Updated: January 8, 2013 at 12:00 am
Reader Rodney Doan wanted to know “how much longer the granite mine/rock quarry will be allowed to further erode our view of the front range? It seems that they will be able to take the whole mountain face away and it is disappearing at an alarming rate.”
The deep gouge northwest of the city, the one that looks like a festering wound, the eyesore that lights up with every brilliant sunrise — that’s the Pikeview Quarry.
Pikeview’s pit got deeper as its hard rock bounty fueled Colorado Springs growth for more than 50 years. The rock has been used for roads, airport runways and decorative purposes in xeriscaping.
Nearing the end of its useful life, Pikeview serves as a constant reminder of progress and the cost of progress.
Quarries don’t look good, but the truth is that the Pikeview Quarry hasn’t grown in the past four years, since large landslides resulted in a cease-and-desist order from the Colorado Division of Reclamation, Mining and Safety. The first landslide was triggered by a heavy December snowfall in 2008.
Any further operations at the quarry are on hold until state and federal agencies sign off on a new mining and reclamation plan that Castle Concrete has submitted for the site.
Part of the plan, for instance, contains provisions for a new way to drain water away, because the more water that enters the formation, the higher the risk of new landslides.

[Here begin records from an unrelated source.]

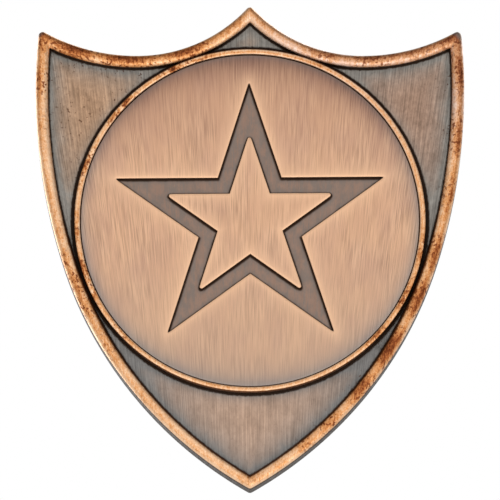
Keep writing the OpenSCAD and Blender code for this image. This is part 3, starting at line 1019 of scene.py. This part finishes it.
def antique_copper():
    """The cast shield: sunk field, raised edges, wall and back, each with its own tarnish."""
    g = copper_graph("antique_copper_cast")
    g.lean, g.outer, g.stain = g.layer("lean"), g.layer("outer"), g.layer("stain")
    g.off_rim, g.off_ring = g.layer("off_rim"), g.layer("off_ring")
    g.fine = g.noise(15, 1, 0.7, 1.5, 0.5)
    g.blot = g.noise(0.9, 0.9, 0.7, 4, 0.6)
    g.mottle = g.noise(4, 4, 2.6, 4, 0.68, 0.4)
    g.grit = g.noise(9, 9, 7, 3, 0.7)
    g.dust = g.noise(4.5, 4.5, 4, 1, 0.5)
    broad = g.noise(3, 1, 0.16, 2)
    streak = g.add(g.times(g.fine, 0.8), g.times(broad, 0.2))

    squared = g.add(g.times(g.x, g.x), g.times(g.z, g.z))
    on_ring = g.math("LESS_THAN", squared, (RING_R + 0.01) ** 2)
    worn_and_lit = wear(g, on_ring)
    lift = g.times(g.ramp(g.lean, -1, -0.6, 1, 0), g.ramp(g.z, -15, -5, -0.03, 0.32))
    raised = g.ramp(g.add(g.height, lift), FLANK_LOW, FLANK_HIGH)
    colour = g.mix(raised, BLACK, raised_edge(g, worn_and_lit, on_ring))
    side = g.ramp(g.lean, -1.2, -0.985, 1, 0)
    wall_top = g.ramp(g.add(g.height, g.around(g.blot, 1.6)), 0.6, 1.7)
    colour = g.mix(side, colour, g.mix(wall_top, WALL_LOW, WALL_HIGH))
    in_field = g.times(g.ramp(g.height, 1.27, 1.38, 1, 0), g.ramp(g.lean, 1.4, 1.48))
    crevice = crevices(g)
    # The field, with black patina and the ring's painted shadow at the feet of the rim and the ring
    colour = g.mix(in_field, colour, g.mix(crevice, brushed_field(g), BLACK))
    behind = g.ramp(g.height, 0.02, 0.12, 1, 0)
    colour = g.mix(behind, colour, cast_back(g, streak))

    # Thick patina isn't metallic: it lies in the crevices, where the ring's painted shadow joins it, on the
    # flanks and low on the wall
    bare = g.math("MAXIMUM", g.times(raised, g.less(1, side)), behind)
    bare = g.math("MAXIMUM", bare, g.times(side, wall_top, 0.5))
    metallic = g.math("MAXIMUM", bare, g.times(in_field, g.less(1, crevice)))
    g.shader.inputs["Specular IOR Level"].default_value = PATINA_GLOSS
    rough = g.add(g.ramp(g.fine, 0.3, 0.7, 0.36, 0.5), g.ramp(worn_and_lit, 0.4, 0.9, 0, 0.12))
    rough = g.add(rough, g.times(in_field, 0.06))
    pits = g.times(g.add(g.mottle, g.times(g.grit, 0.4)), -1)
    return g.finish(colour, rough, metallic, g.bump(pits, 0.01, g.bump(streak, 0.006)))


def disc_face(g, streak, cloud):
    """The disc's brushed face, paler towards the bottom and browner towards the top, and rubbed brighter
    beside the band's edges, where a painted highlight lies as well.
    """
    face = g.mix(g.ramp(streak, 0.3, 0.68), DISC_DARK, DISC_LIGHT)
    face = g.mix(g.ramp(g.noise(0.7, 1, 0.35, 3), 0.4, 0.62, 0, 0.4), face, DISC_WARM)
    face = g.mix(g.ramp(cloud, 0.35, 0.65, 0, 0.22), face, PEACH)
    face = g.mix(g.ramp(g.z, -11, 1, 0.4, 0), face, DISC_BELOW)
    face = g.mix(g.ramp(g.z, 3, 9, 0, 0.35), face, DISC_ABOVE)
    # Rubbed copper and a painted highlight beside the band's edges
    rubbed_and_lit = g.times(g.fade(g.star, 0.42, 0.08), g.ramp(g.star, -0.02, 0.06, 0, 0.72))
    return g.mix(rubbed_and_lit, face, DISC_RUBBED_LIT)


def shaded_face(g, face, cloud):
    """Painted shade on the face towards the ring: furthest at the top, where it is brown, and grey below,
    with grey painted shade right at the edge; the face is also a little darker towards the bottom.
    """
    up = g.math("DIVIDE", g.z, DISC_R)
    reach = g.add(0.42, g.times(up, up, 0.78), g.times(up, 0.2))
    wander = g.add(g.around(cloud, 0.6), g.around(g.fine, 0.5))
    away = g.add(g.edge, g.times(wander, g.ramp(up, 0, 0.9, 0.25, 1)))
    # Painted shade fading in from the ring, reaching furthest at the top
    shade = g.times(g.fade(away, reach), g.ramp(up, 0.3, 0.9, 0.58, 0.8))
    shade_tint = g.mix(g.ramp(up, -0.1, 0.8), SHADE_TINT_BELOW, SHADE_TINT_ABOVE)
    face = g.mix(shade, face, shade_tint, "MULTIPLY")
    face = g.dim(face, g.ramp(g.z, -10, -2, 0.95, 0.985))
    # Grey painted shade at the very edge of the face, next to the ring
    return g.mix(g.times(g.fade(g.edge, 0.25), g.ramp(up, 0, 0.9, 0.2, 0.6)), face, DISC_EDGE_SHADE)


def band_floor(g):
    """The band's floor, and the distance in from the band's upper edges, where the patina is thick."""
    mottle = g.noise(2.2, 1, 1.2, 4, 0.6)
    floor = g.mix(g.ramp(g.add(mottle, g.around(g.fine, 0.7)), 0.3, 0.7), BAND_COOL, BAND_WARM)
    inside = g.times(g.layer("below"), -1)
    floor = g.mix(g.ramp(inside, 0.12, 0.45, 0.45, 0), floor, BAND_SHADE)
    deep = g.add(inside, g.around(mottle, 0.08))
    return g.mix(g.ramp(deep, 0.03, 0.2, 1, 0), floor, BAND_LINE), deep


def brushed_copper():
    """The star disc: upright brush lines on the face, and a darker floor in the star's band."""
    g = copper_graph("brushed_copper_disc")
    g.star, g.edge = g.layer("star"), g.layer("edge")
    g.fine = g.noise(17, 1, 0.5, 1.5, 0.5)
    medium = g.noise(4.5, 1, 0.16, 2)
    cloud = g.noise(0.35, 0.35, 0.22, 3)
    streak = g.add(g.times(g.fine, 0.85), g.times(medium, 0.15))
    face = shaded_face(g, disc_face(g, streak, cloud), cloud)
    floor, deep = band_floor(g)
    raised = g.ramp(g.height, DISC_TOP - 0.035, DISC_TOP - 0.002)
    colour = g.mix(raised, floor, face)
    # Painted shade in the seam, on the disc's outermost edge next to the ring
    colour = g.mix(g.ramp(g.edge, 0, 0.045, 0.6, 0), colour, BROWN)
    patina = g.times(g.less(1, raised), g.ramp(deep, 0, 0.17, 1, 0))
    g.shader.inputs["Specular IOR Level"].default_value = PATINA_GLOSS
    rough = g.ramp(g.fine, 0.3, 0.7, 0.36, 0.5)
    return g.finish(colour, rough, g.less(1, patina), g.bump(streak, 0.005))


def nickel(name, tone, rough_low, rough_high, grain):
    """Nickel plate with a grain along the axis whose number in grain is the smallest."""
    g = Graph(name)
    lines = g.noise(*grain, 3, 0.6)
    cloud = g.noise(0.45, 0.45, 0.45, 5, 0.65)
    dull = g.ramp(cloud, 0.38, 0.72)
    colour = g.mix(dull, tone, tuple(c * 0.8 for c in tone))
    colour = g.mix(g.ramp(lines, 0.35, 0.65, 0, 0.22), colour, tuple(c * 0.5 for c in tone))
    colour = g.mix(g.spots(1.6, 0.07, 0.1), colour, PIT)
    rough = g.add(g.ramp(lines, 0.3, 0.7, rough_low, rough_high), g.times(dull, 0.1))
    return g.finish(colour, rough, 1, g.bump(lines, 0.004))


def adhesive_film():
    g = Graph("adhesive_film")
    cloud = g.noise(0.8, 0.8, 0.8, 4, 0.6)
    colour = g.mix(g.ramp(cloud, 0.35, 0.65), GLUE_DARK, GLUE_LIGHT)
    return g.finish(colour, g.ramp(cloud, 0.3, 0.7, 0.35, 0.6), 0, g.bump(cloud, 0.01))


def pale_floor():
    g = Graph("pale_floor")
    cloud = g.noise(0.002, 0.002, 0.002, 3)
    colour = g.mix(g.ramp(cloud, 0.3, 0.7), FLOOR_DARK, FLOOR_LIGHT)
    g.shader.inputs["Emission Color"].default_value = (1, 1, 1, 1)
    g.shader.inputs["Emission Strength"].default_value = FLOOR_GLOW
    return g.finish(colour, 0.8, 0)


# ------- pieces

def dress(obj, material, body, slot, *nodes):
    """Give a piece its material, let it ride on its body and stand for its CAD nodes."""
    obj.data.materials.append(material)
    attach(obj, body)
    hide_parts(*nodes)


dress(make_shield(), antique_copper(), "badge", "antique_copper", "shield_body")
dress(make_disc(), brushed_copper(), "badge", "brushed_copper", "star_disc")
SATIN = nickel("nickel_satin", NICKEL_WARM, 0.26, 0.4, (0.5, 6, 9))
TURNED = nickel("nickel_turned", NICKEL, 0.2, 0.32, (14, 1.5, 1.5))
DRAWN = nickel("pin_drawn", STEEL, 0.14, 0.26, (0.4, 12, 12))
dress(make_bar(), SATIN, "badge", "nickel_fitting", "brooch_bar")
dress(make_rivet(), TURNED, "badge", "nickel_fitting", "hinge_rivet")
dress(make_pin(), DRAWN, "pin", "pin_steel", "pin_stem")
dress(make_housing(), SATIN, "badge", "nickel_fitting", "catch_housing")
dress(make_barrel(), TURNED, "catch", "catch_nickel", "catch_barrel")
# The adhesive film lies hidden in the seat, so it keeps its CAD mesh
FILM = frame["nodes"]["disc_adhesive"].data
FILM.materials.clear()
FILM.materials.append(adhesive_film())


# ------- stage, light and camera

# Metres from here on
FLOOR_Z = -0.6
FLOOR_GLOW = 0.5
SURROUND = 0.85
OVERHEAD = 0.36
DARK_ABOVE = 0.7
CAMERA_TILT = 12.0
CAMERA_FAR = 1.0
SENSOR = 36
VIEW_WIDTH = 0.0369
CAMERA_AIM = (0, -0.0012, -0.00211)


def make_floor():
    """A round floor well below the badge, with a few rings so that it isn't one face."""
    radii, columns = (0.4, 1.0, 2.0, 4.0, 8.0), 64
    points = []
    for r in radii:
        points += [(x, y, FLOOR_Z) for x, y in ring_points(r, steps=columns)]
    points.append((0, 0, FLOOR_Z))
    faces = fan(len(radii) * columns, 0, columns) + loft_faces(len(radii), columns)
    floor = mesh_object("floor", points, faces)
    floor.data.materials.append(pale_floor())


def look(obj, place, aim):
    """Put a light or the camera in its place, turned towards its aim, and add it to the scene."""
    obj.location = place
    obj.rotation_mode = "QUATERNION"
    obj.rotation_quaternion = (Vector(aim) - Vector(place)).to_track_quat("-Z", "Y")
    bpy.context.scene.collection.objects.link(obj)


def softbox(name, place, size, power):
    """A rectangular light that faces the badge and isn't seen itself."""
    light = bpy.data.lights.new(name, "AREA")
    light.shape = "RECTANGLE"
    light.size, light.size_y = size
    light.energy = power
    obj = bpy.data.objects.new(name, light)
    obj.visible_camera = False
    look(obj, place, (0, 0, 0))


def make_world():
    """White to the camera, and for the metal a soft surround that is darker overhead."""
    world = bpy.data.worlds.new("studio")
    bpy.context.scene.world = world
    world.use_nodes = True
    tree = world.node_tree
    tree.nodes.clear()
    split = new_node(tree, "SeparateXYZ", {0: new_node(tree, "TexCoord").outputs["Generated"]})
    falling = enumerate((split.outputs["Z"], 0.0, DARK_ABOVE, SURROUND, OVERHEAD))
    strength = new_node(tree, "MapRange", falling).outputs[0]
    around = new_node(tree, "Background", {"Color": (1, 1, 1), "Strength": strength})
    seen = new_node(tree, "Background", {"Color": (1, 1, 1), "Strength": 1.0})
    to_camera = new_node(tree, "LightPath").outputs["Is Camera Ray"]
    mix = new_node(tree, "MixShader", enumerate((to_camera, around.outputs[0], seen.outputs[0])))
    new_node(tree, "OutputWorld", {0: mix.outputs[0]})


def make_camera():
    """Straight on from 12 degrees below the face's own normal, through a long lens."""
    data = bpy.data.cameras.new("camera")
    data.sensor_width = SENSOR
    data.lens = SENSOR * CAMERA_FAR / VIEW_WIDTH
    data.clip_start, data.clip_end = 0.01, 20
    obj = bpy.data.objects.new("camera", data)
    tilt = radians(CAMERA_TILT)
    away = CAMERA_FAR * Vector((0, -cos(tilt), -sin(tilt)))
    look(obj, Vector(CAMERA_AIM) + away, CAMERA_AIM)
    bpy.context.scene.camera = obj


make_floor()
make_world()
softbox("front", (0.03, -0.7, 0.02), (0.7, 0.55), 0.74)
softbox("key", (-0.2, -0.5, 0.45), (0.4, 0.3), 0.2)
softbox("under", (0.1, -0.5, -0.3), (0.5, 0.25), 0.6)
softbox("back", (0.25, 0.5, 0.35), (0.4, 0.4), 1.5)
softbox("back_low", (-0.35, 0.45, 0.0), (0.3, 0.4), 0.8)
make_camera()
bpy.context.scene.view_settings.view_transform = "Standard"
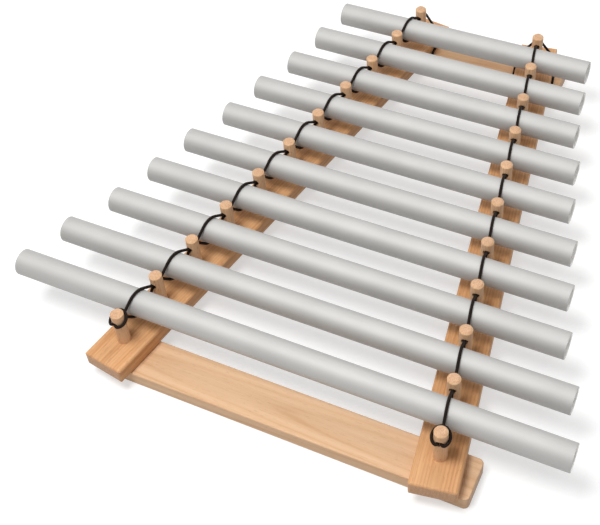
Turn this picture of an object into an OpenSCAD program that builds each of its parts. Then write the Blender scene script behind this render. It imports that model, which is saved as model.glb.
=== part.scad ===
// Table tube chime: ten tuned tubes lying across two rails on elastic cords.
// Millimetres. +X along the tubes, +Y from the longest tube to the shortest, +Z up.
// The origin is on the table, under the middle of the whole chime.

/* [Tubes] */
// Length of the longest tube
tube_long = 532; // [480:1:600]
// Outer diameter of each tube
tube_d = 25; // [20:0.5:30]
// Wall of each tube
tube_wall = 2; // [1.5:0.1:3]
// Chamfer on the rims of each tube
tube_chamfer = 0.4; // [0.2:0.1:0.6]
// Gap between a tube and the pegs beside it
tube_side_gap = 7; // [5:0.25:10]
// Gap between a tube and the rail under it
tube_rail_gap = 12.5; // [8:0.5:16]
// How far the tubes lie to the left of the middle of the frame
tubes_left = 10; // [0:1:15]

/* [Pegs] */
// Diameter of each peg
peg_d = 12; // [11:0.5:15]
// Height of a peg above its cord hole
peg_head = 11.5; // [8.5:0.5:16]
// Height of the cord holes above the tube axes
peg_hole_up = 2; // [0:0.5:4]
// Chamfer round the top of a peg
peg_chamfer = 1.8; // [0.5:0.1:2]
// Depth of the blind hole that holds a peg
peg_socket = 9; // [7:0.5:10]
// Glue gap round a peg in its blind hole
peg_glue_gap = 0.05; // [0.03:0.01:0.1]

/* [Rails] */
// Width of each rail
rail_w = 41.5; // [36:0.5:50]
// Thickness of each rail
rail_t = 16; // [12:0.5:20]
// Distance from the middle of the frame to the front peg of a rail
rail_half_front = 153; // [120:1:180]
// Distance from the middle of the frame to the rear peg of a rail
rail_half_rear = 70; // [50:1:100]
// Length of a rail in front of its first peg
rail_over_front = 31; // [28:0.5:50]
// Length of a rail behind its last peg
rail_over_rear = 32; // [26:0.5:50]
// Radius of the rounded edges of a rail
rail_edge = 2.5; // [1:0.1:4]

/* [Crossbars] */
// Depth of each crossbar, front to back
bar_depth = 41.5; // [34:0.5:46]
// Thickness of each crossbar
bar_t = 15; // [10:0.5:16]
// How far a crossbar face stays inside the ends of the rails
bar_inset = 9; // [2:0.5:10]
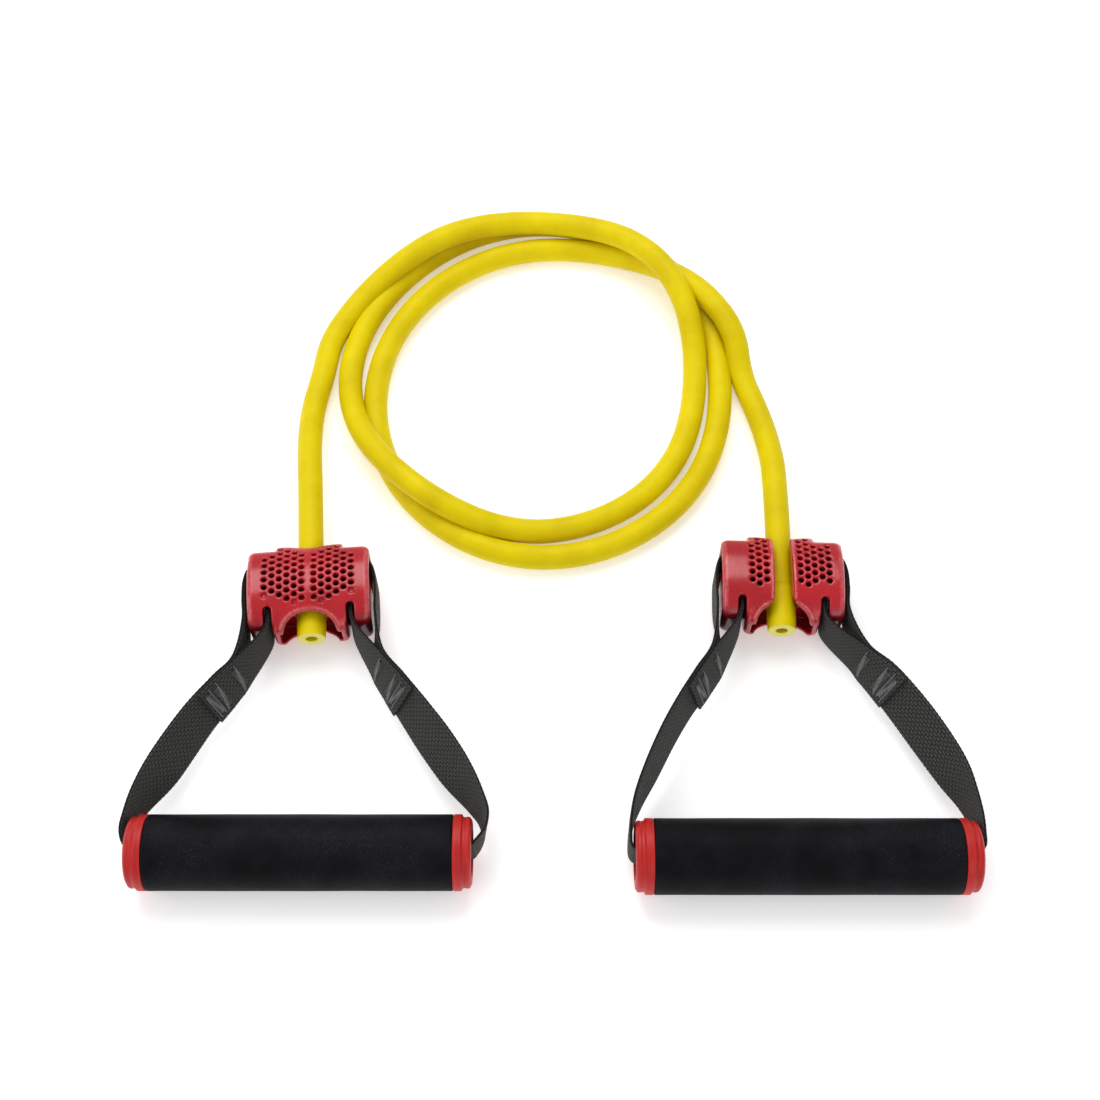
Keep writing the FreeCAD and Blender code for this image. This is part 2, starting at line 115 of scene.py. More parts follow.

“We’ve got to go in and fix it,” said M.L. “Mac” Shafer, a company vice president. “We’ve got to get it stabilized.”
Shafer said the landslide continues in slow motion, because “the whole slide moves one-to-two-one-hundreths of an inch a day. This is one of the largest slides of this kind ever in the state.”
Castle Concrete opened the Queen’s Canyon Quarry — now seen as a long scar running down hill north of Garden of the Gods — in 1955. The quarry closed in 1989, but Castle had purchased the 190-acre Pikeview in 1969 and it became the biggest local producer of aggregate.
Castle also owns the still-active Black Canyon Quarry just west of Cedar Heights.
Because of landslides in December 2008 and September 2009, it’s unlikely the Pikeview Quarry will ever produce much rock again. Shafer said if Castle’s plans are approved, “between now and 2020, we’re thinking we’ll go back in and get that limestone out.”
That’s not bound to be a money-making proposition.
“There’s been a huge sucking sound, financially for us, with that quarry being down,” Shafer said.
“We’ll sell part of it and use the rest of it in the reclamation,” Shafer said of future limestone quarrying.
Residents near the Pikeview Quarry may have noticed some truckloads of rock coming down the road for a while. That’s because after the landslide the company still had some stockpiles that could be removed without increasing the risk of another slide.
But no new blasting has occurred for years. Thus the quarry is not producing revenue and is tangled in red tape.
“It’s been the bane of my existence for the past four years,” Shafer said half-jokingly.
Those who want to see the quarry disappear may be disappointed that it will remain, but it’s fair to note that the Pikeview Quarry pre-dated any of the homes built anywhere close to it.
For years, Shafer has attended meetings of the Colorado Mountain Reclamation Foundation, a local group created to guide the reclamation at Queen’s Canyon Quarry. He said he’ll meet with Mayor Steve Bach soon.
The Waldo Canyon fire swept up to the edges of the quarry, which served as a fire break between the fire and the Peregrine neighborhood. For some, that might be straining to find a silver lining, but truth is, Castle Concrete’s quarries have been and continue to be part of the community.
“Our president’s home was lost in the Waldo Canyon fire,” Shafer said. He noted that Pikeview Quarry recently has served as a staging area for fire reclamation efforts, as helicopters have picked up mulch and hay there to drop in the areas most prone to flash flooding.